The focus in this chapter is on the Cisco Unity Connection product design and capabilities as they pertain to its various systems, database, and networking. You need to understand the following:
- How to determine the server sizing to be used when implementing Cisco Unity Connection version 8.x software.
- Understand codecs, users, Internet Message Access Protocol (IMAP) client, voicemail storage, and ports. Explore how this information can influence your server sizing and voice-messaging design.
- Understand the various IMAP clients that can be used with Cisco Unity Connection and investigate the differences between IMAP non-Idle and Idle mode.
- Learn the Cisco Unity Connection database design and how active-active cluster pairs deliver redundancy and high availability.
- Determine the preliminary design based on geography, function, and client types to be used for voice messaging.
- Create a finalized design from the elements of the planning phase and the discussions and feedback from the design phase.
Determining Server Sizing
Cisco Unity Connection enables organizations to build and configure their voice-messaging system according to their business needs. These needs can involve the decisions based on the number of users, voicemail ports, codec, and even what type of clients will be used to retrieve voice messages. At this point in the process, many of these needs should have been identified and determined in the earlier planning phase.
The first goal is to determine the proper server sizing to meet the current user requirements and future growth. Server sizing refers to the proper platform hardware to be purchased. It is important for not only budgets, but also user requirements to purchase the correct server platform to meet the users' current and future requirements.
Scalability defines the capability of an organization to adapt to growth and changes. The voice-messaging design needs to include considerations for scalability in providing the required operations and services as the organization continues to grow and expand over time. Cisco Unity Connection enables this scalability with its current software and the capabilities provided with digital and Voice Profile for Internet Mail (VPIM) networking services.
You must identify a number of elements in this stage about the server sizing because these decisions can influence an organization's choice of hardware. These elements consist of the following:
- Audio codecs
- Voice-messaging storage capacity
- Voicemail ports
- Current and future users
- Voicemail users
- IMAP clients
The next sections review these requirements and the best practices related to server sizing.

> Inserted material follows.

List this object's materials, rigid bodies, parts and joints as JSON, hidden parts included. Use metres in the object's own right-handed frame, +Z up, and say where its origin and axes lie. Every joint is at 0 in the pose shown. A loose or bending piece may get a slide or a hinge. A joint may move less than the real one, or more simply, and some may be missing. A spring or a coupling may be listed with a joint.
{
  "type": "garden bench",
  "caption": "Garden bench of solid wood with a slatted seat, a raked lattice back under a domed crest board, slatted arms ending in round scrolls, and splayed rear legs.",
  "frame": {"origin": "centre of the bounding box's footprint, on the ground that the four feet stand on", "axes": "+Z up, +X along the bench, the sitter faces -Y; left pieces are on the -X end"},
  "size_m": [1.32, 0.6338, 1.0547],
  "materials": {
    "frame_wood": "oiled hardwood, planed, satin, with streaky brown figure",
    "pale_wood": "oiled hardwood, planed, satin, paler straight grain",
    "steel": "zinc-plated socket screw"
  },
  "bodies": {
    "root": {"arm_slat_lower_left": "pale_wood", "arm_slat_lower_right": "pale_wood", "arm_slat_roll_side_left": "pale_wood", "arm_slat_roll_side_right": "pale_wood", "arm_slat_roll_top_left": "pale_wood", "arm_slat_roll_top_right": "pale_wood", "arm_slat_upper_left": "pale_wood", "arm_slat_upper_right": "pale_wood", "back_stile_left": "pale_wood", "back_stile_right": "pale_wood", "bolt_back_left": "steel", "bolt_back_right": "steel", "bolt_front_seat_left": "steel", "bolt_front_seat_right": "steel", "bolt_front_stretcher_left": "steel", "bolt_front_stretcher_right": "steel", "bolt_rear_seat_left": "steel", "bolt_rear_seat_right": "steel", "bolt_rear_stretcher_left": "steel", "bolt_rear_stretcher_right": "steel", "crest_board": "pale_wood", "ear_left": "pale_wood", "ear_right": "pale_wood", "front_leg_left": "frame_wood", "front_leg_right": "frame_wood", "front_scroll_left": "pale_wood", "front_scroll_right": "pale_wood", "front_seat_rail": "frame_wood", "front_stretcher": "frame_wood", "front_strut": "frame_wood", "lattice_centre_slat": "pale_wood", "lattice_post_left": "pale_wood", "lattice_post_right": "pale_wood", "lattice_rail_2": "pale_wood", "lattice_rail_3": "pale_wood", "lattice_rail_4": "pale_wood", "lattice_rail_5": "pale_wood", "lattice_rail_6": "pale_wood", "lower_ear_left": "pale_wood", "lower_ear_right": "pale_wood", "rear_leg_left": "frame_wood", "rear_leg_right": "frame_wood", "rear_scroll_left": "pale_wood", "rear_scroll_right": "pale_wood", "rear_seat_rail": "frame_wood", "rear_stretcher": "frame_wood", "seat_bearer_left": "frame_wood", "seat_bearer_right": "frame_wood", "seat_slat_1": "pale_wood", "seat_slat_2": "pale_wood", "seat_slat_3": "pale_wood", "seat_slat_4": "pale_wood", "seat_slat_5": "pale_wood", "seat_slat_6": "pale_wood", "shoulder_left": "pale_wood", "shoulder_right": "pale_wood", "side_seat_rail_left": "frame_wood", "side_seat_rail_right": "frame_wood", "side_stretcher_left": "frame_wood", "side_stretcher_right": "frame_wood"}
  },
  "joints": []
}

Understanding Codecs and Voicemail Storage
You must understand the basic differences of the various codecs before understanding how Cisco Unity Connection handles these codecs. This discussion is not meant to be an in-depth study of codecs, but a general overview to provide a proper understanding of codecs as they are implemented in Cisco Unity Connection.
Codecs are defined as the encoding and decoding of the audio signal. An audio signal needs to be converted to a digital format before it can be sent over the IP network. This is referred to as encoding. This digitally encoded signal takes the form of a real-time transport protocol (RTP), which uses User Datagram Protocol (UDP) as the transport layer. Likewise, at the remote location, this encoded digital signal needs to be converted back into an audio stream. This process is called decoding. Together, the encoding and decoding determines the codec used to send an audio signal across the IP network.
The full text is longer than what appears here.